In 1964, by this time aged 59, he received a doctorate from the University of Rostock for a study of "Goethe's Faust and Soviet Literature". He died in East Berlin on 16 May 1967.

== Personal ==
Leschnitzer's first wife was born Hildegard Samson (*30. 7. 1904 – † 5. 12. 1974), the daughter of a Jewish photographer. She was employed as a typist at various businesses. At one point she worked for "Die Weltbühne". It is likely but not certain that the couple were still living together in 1933 when they both escaped to Prague, and from there to the Soviet Union. Hildegard worked in Moscow for "Internationale Literatur" and "Das Wort". After that she found typing work with the "Profintern" and the "People's Commissariat for Foreign Trade". In 1941, when Franz Leschnitzer was evacuated to Tashkent, Hildegard was evacuated to Tomsk where she became a member of an agriculture co-operative.

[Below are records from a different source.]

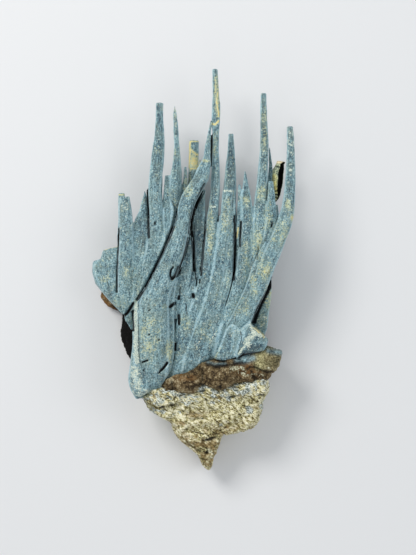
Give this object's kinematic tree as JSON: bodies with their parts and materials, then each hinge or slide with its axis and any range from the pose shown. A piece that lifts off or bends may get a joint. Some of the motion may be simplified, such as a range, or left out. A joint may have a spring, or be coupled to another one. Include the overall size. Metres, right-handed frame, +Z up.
{
  "type": "goethite stalactite mineral specimen",
  "caption": "Slender velvety blue-grey goethite stalactites fanning from a brown crust on a wedge of tan granular rock, lying on its broken flat back.",
  "frame": {"origin": "middle of the specimen's outline on the surface it lies on", "axes": "+Y the way the stalactites grew, from rock to tips; +Z up from the surface, towards the viewer; +X to the viewer's right"},
  "size_m": [0.0308, 0.0604, 0.0132],
  "materials": {
    "goethite_velvet": "velvety matte blue-grey mineral",
    "brown_goethite": "dull to waxy dark brown broken mineral",
    "granular_rock": "rough granular tan rock",
    "ochre_skin": "matte ochre mineral skin"
  },
  "bodies": {
    "root": {"diagonal_stalactite": "goethite_velvet", "curled_flakes": "goethite_velvet", "curved_stalactite": "goethite_velvet", "brown_crust": "brown_goethite", "centre_stalactites": "goethite_velvet", "right_stalactites": "goethite_velvet", "left_stalactites": "goethite_velvet", "left_flake": "goethite_velvet", "hollow_stalactite": "ochre_skin", "rear_left_stalactites": "goethite_velvet", "rear_right_stalactites": "goethite_velvet", "matrix": "granular_rock"}
  },
  "joints": []
}
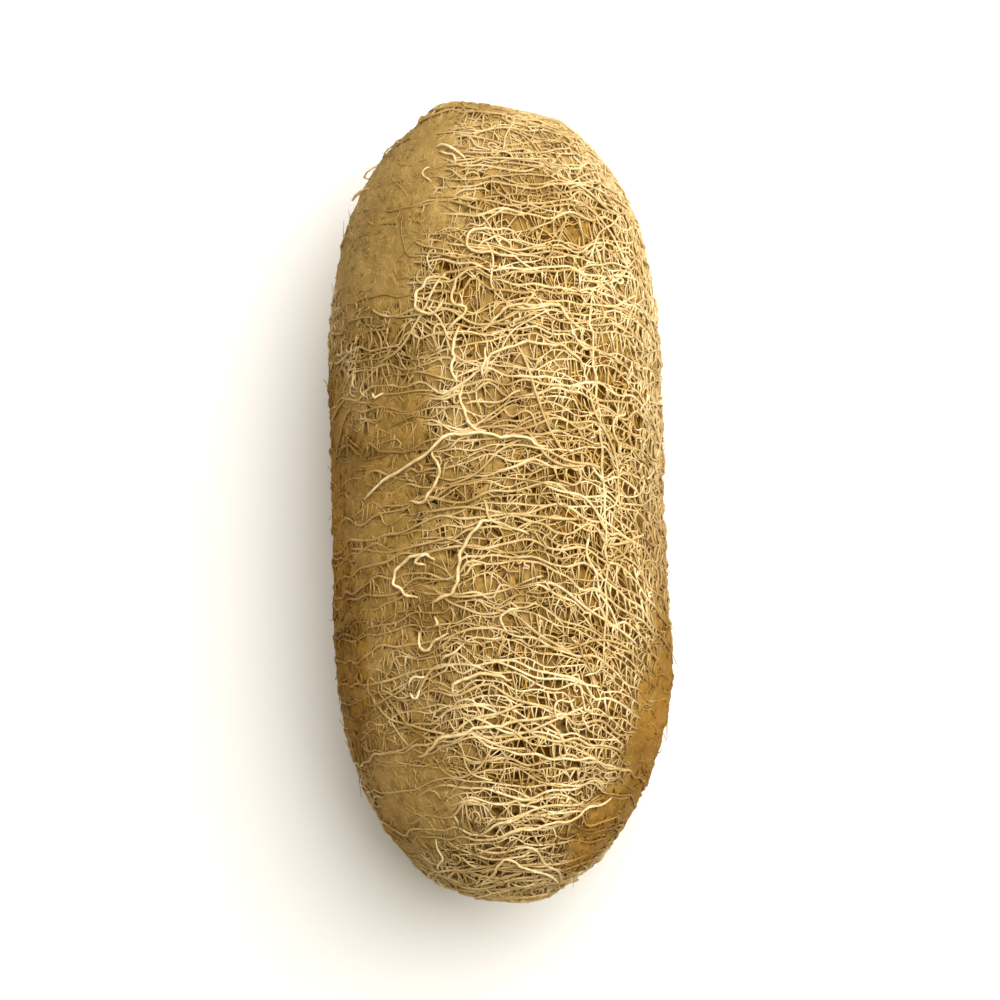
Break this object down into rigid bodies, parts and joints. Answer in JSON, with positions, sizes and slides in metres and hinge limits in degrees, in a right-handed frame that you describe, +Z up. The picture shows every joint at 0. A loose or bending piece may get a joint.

She was able to return to what was still administered as the Soviet occupation zone in 1947, and immediately joined the SED. She worked for a succession of publications including the party's principal daily newspaper, Neues Deutschland.

In 1940, having evidently broken with Hildegard, Franz Leschnitzer entered briefly into a fictitious marriage with Josephine Stapenhorst after the arrest of her husband, the physician Adolf Boss (1902–1942). (Later that year Stapenhorst escaped to Scotland via Murmansk.)